Dal 26 al 29 ottobre la capitale indiana ha ospitato il terzo India – Africa Forum Summit che ha riunito rappresentanti di tutti i 54 paesi del continente africano – tra cui 40 capi di stato – al cospetto della «nuova» macchina delle relazioni estere dell’India di Narendra Modi. L’evento si è sovrapposto, chissà se con premeditazione da parte di NaMo, a una campagna elettorale più complicata del previsto attualmente in corso in Bihar, che assieme alla comparsata di Mark Zuckerberg all’Indian Insitute of Technology di New Delhi ha largamente adombrato la copertura mediatica del summit indo-africano, annunciato in precedenza con la solita enfasi «storica» insita nel «modismo».

Mai, prima di Modi, così tanti leader africani avevano fatto tappa contemporaneamente in India, dando occasione di mostrare al mondo una nuova e presunta centralità di New Delhi nelle questioni geopolitiche del globo. Obiettivo del summit in una sola parola: aumentare.
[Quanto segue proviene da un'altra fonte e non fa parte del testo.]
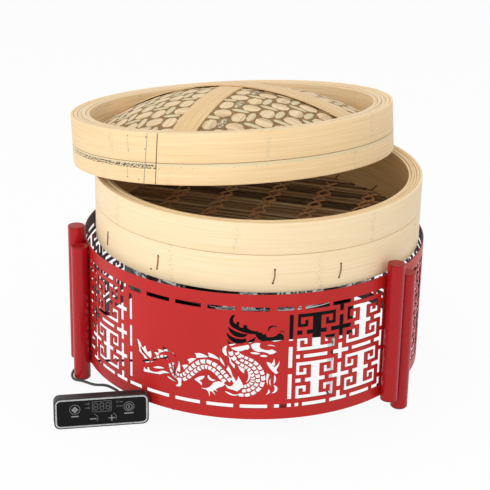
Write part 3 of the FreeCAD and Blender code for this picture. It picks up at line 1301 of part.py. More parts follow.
def make_lead():
    edges, radii, length = rounded_path(LEAD_ROUTE)
    path = Part.Wire(edges)
    start = FreeCAD.Vector(*LEAD_ROUTE[0])
    direction = FreeCAD.Vector(*LEAD_ROUTE[1]) - start
    circle = Part.Wire(Part.makeCircle(LEAD_DIAMETER / 2, start, direction))
    tube = path.makePipeShell([circle], True, False)
    section = math.pi * LEAD_DIAMETER ** 2 / 4
    print("lead radii", [round(radius, 1) for radius in radii])
    print("lead length", round(length, 1), "volume ratio", round(tube.Volume / (section * length), 4))
    save("control_lead", tube)


make_lead()


def write_parts():
    counted = [shape for name, shape in PARTS.items() if name != "control_lead"]
    bounds = group(counted).optimalBoundingBox(False, False)
    middle = bounds.Center
    print("frame shift", round(-middle.x, 3), round(-middle.y, 3))
    for name, shape in PARTS.items():
        moved(shape, -middle.x, -middle.y).exportStep("parts/" + name + ".step")


write_parts()
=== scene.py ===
"""A dim sum station: a ring of red pierced steel panels on posts, an induction hob with a wired
controller, a steel water pan, and a bamboo steamer whose lid lies ajar."""

import math
import random

import bmesh
import bpy
from mathutils import Euler, Matrix, Vector


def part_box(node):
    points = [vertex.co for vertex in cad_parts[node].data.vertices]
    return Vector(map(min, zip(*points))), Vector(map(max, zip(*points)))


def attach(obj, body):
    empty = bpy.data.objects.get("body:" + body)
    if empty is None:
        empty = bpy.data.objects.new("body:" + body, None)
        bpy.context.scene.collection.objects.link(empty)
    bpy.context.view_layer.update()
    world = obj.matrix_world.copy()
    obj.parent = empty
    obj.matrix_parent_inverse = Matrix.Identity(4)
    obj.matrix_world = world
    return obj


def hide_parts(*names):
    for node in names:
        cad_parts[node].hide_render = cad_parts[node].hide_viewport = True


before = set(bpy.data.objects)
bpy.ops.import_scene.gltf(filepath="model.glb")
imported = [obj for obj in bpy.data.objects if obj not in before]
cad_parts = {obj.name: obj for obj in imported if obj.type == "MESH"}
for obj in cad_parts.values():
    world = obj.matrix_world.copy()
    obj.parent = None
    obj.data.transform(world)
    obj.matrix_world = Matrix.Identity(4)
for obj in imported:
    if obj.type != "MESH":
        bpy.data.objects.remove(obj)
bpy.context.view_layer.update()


# The skirt: three sheets of 1.5 mm steel, laser-cut with square hooks and a dragon, rolled to a
# 510 mm ring and powder-coated red outside. Inside, the coat is a dull brown-black.
RED_COAT = "#BC201D"
INSIDE_COAT = "#3A2422"
COAT_SEAM_RADIUS = 0.2543

# The water pan stands in the middle of the ring, so its box gives the ring's axis.
pan_low, pan_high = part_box("water_pan")
ring_axis = Vector(((pan_low.x + pan_high.x) / 2, (pan_low.y + pan_high.y) / 2, 0))


def tone(code):
    """An sRGB hex code as a linear colour."""
    parts = [int(code[i:i + 2], 16) / 255 for i in (1, 3, 5)]
    return [*(p / 12.92 if p <= 0.04045 else ((p + 0.055) / 1.055) ** 2.4 for p in parts), 1.0]


def new_finish(name, **sockets):
    """A material with its shader's sockets set; a socket's name is written with underscores."""
    finish = bpy.data.materials.new(name)
    finish.use_nodes = True
    tree = finish.node_tree
    shader = tree.nodes["Principled BSDF"]
    for socket, value in sockets.items():
        shader.inputs[socket.replace("_", " ")].default_value = value
    return finish, tree, shader


def add(tree, kind, inputs=None, **settings):
    """Adds one node with its settings, and sets or links its inputs."""
    node = tree.nodes.new("ShaderNode" + kind)
    for key, value in settings.items():
        setattr(node, key, value)
    for key, value in (inputs or {}).items():
        if isinstance(value, bpy.types.NodeSocket):
            tree.links.new(value, node.inputs[key])
        else:
            node.inputs[key].default_value = value
    return node


def dress(finish, *nodes):
    """Gives the finish to CAD pieces that are shown as they are."""
    for node in nodes:
        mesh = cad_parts[node].data
        mesh.materials.clear()
        mesh.materials.append(finish)


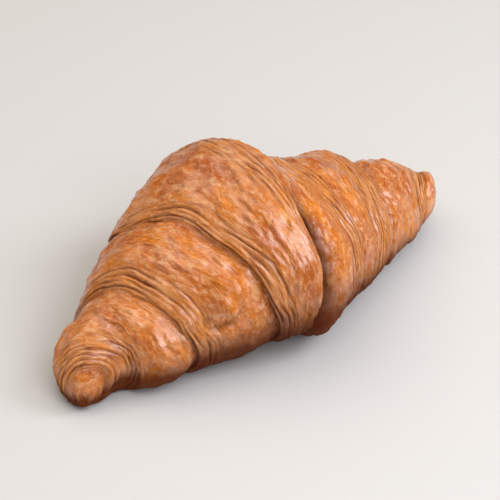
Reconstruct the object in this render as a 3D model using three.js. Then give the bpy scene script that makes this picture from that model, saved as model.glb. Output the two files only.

Aumentare l’interscambio tra India e Africa (già in incremento costante fino ai 72 miliardi di dollari dello scorso anno); aumentare la cooperazione nei settori del commercio, difesa, industria, antiterrorismo, antipirateria, educazione; aumentare il peso specifico dell’asse indo-africana in seno alle grandi organizzazioni transnazionali, in particolare alle Nazioni unite, dove l’India sta spingendo per un allargamento del Consiglio di sicurezza; aumentare gli scambi culturali e di esperienze, attingendo alle numerose affinità che legano le due aree geografiche.

Insieme, le popolazioni di India e Africa rappresentano il 70 per cento dell’umanità attualmente ferma sotto la soglia di povertà. Vale a dire, 900 milioni di persone che vivono in due aree dove l’incremento demografico è contemporaneamente una minaccia e un’occasione. India e Africa puntano sulla metà piena del bicchiere, contando su una sempre maggiore cooperazione bilaterale che possa trainare le economie di entrambe le aree. L’India, dal canto suo, sa bene che gli spazi di manovra commerciale sul territorio africano sono stretti, buchi lasciati dallo strapotere della Cina che vanta un interscambio con l’Africa di 210 miliardi di dollari: tre volte quello indiano.

Secondo le ammissioni fatte dai funzionari di New Delhi le chance migliori in Africa se le potranno giocare le piccole e medie imprese, mentre l’invito a investire nel subcontinente della campagna «Make in India» è sempre esteso alla totalità del globo terracqueo, Africa compresa. Modi, nella complessità di dover far coincidere un evento grandioso con la cura di rapporti più intimi senza dare l’idea di aver organizzato un baraccone buono per le telecamere, ieri ha tenuto 19 colloqui bilaterali, sottolineando l’impegno indiano nella lotta al terrorismo.

Poco prima, aveva annunciato l’apertura di una linea di credito da 10 miliardi di dollari in cinque anni più altri 500 milioni in non meglio specificati «grant», assieme a 50mila borse di studio per formare giovani africani nei poli d’eccellenza universitaria indiani. L’India, come annunciato, ha voluto presentarsi come superpotenza «amica» ma dagli intenti meno «estrattivi» rispetto a quelli cinesi.